There are two elements to this action that today’s transition leader ought to note. The first is that there needs to be a clean break with the past. There must be no pieces of the past lying around to suggest that perhaps it is not gone, after all. Those pieces might be policies that were justified by the old goals, tactics that were justified by the old strategies, missions that were justified by the old vision. The pieces could be people who held positions because they were particularly effective in or sympathetic to the old way of doing things. The past needs to be “drowned,” as the Pharaoh’s army was.

A word of warning, however. Leaders must be careful, as they break up power centers of the old order and dismantle systems that made the old way work, not to denigrate “the past” in the general sense. The eradication of the past should not be done vindictively or with any suggestion that those who were loyal to the past were mistaken or ineffective. If you do that, you are likely to lose some of your best people, for many of them were loyal to that bygone organization that you are not just doing away with but also denouncing. Instead, make it clear that the past did its job and got you where you are today. It was fine for its time, but its time is past. New situations call for new things.

Moses knew that people’s identities were too tied up in the past to reject it entirely. He cut off ties to the immediate past, but he also gathered up Joseph’s bones and carried them along into the wilderness, thereby tying his current efforts to the collective origins of his people.

Some leaders can even capitalize on this longing for the lost past by giving people a piece of it to take with them. It may be a brick from the old factory or cutting from an uprooted rose garden. It may be a plaque or a t-shirt with the old logo on it. Or it may be a book of photographs recording a historical past that is being both built upon and left behind.


The second aspect of the Red Sea experience that the modern transition leader must understand is that it is a symbolic “boundary event” and that such events are an excellent way to capture people’s attention and carry the message that the old way is gone and beyond recovery.

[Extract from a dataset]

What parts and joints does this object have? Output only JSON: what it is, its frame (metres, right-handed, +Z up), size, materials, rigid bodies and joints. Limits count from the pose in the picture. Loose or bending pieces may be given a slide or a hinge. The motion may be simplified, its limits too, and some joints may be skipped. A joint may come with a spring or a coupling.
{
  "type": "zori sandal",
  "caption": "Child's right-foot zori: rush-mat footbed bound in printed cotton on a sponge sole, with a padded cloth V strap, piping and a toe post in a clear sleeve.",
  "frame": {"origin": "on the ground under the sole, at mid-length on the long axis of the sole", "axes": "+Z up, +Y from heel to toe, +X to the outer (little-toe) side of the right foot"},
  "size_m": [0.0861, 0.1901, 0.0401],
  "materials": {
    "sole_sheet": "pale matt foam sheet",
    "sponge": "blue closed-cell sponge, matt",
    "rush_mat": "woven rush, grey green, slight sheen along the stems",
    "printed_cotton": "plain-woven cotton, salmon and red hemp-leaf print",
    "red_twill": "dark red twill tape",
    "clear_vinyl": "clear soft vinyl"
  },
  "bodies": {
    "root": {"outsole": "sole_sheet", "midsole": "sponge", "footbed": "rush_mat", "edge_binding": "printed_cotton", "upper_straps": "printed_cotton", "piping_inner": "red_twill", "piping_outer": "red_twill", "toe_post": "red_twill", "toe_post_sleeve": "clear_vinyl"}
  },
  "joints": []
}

  • Rene McPherson created such an event when he became CEO at Dana Corporation by piling all the policy manuals that were then in force into a two-foot stack, and then toppling them. He held up in their place a one-page statement of the new company principles. His message: I want you to understand our principles, but I think you are intelligent enough to translate them into effective actions.
  • The Spanish explorer, Cortez, created another such boundary event, although it is rather traumatic for most organizational situations. After his men landed on the forbidding coast of Mexico, he burned the ships. His message: there is no turning back now!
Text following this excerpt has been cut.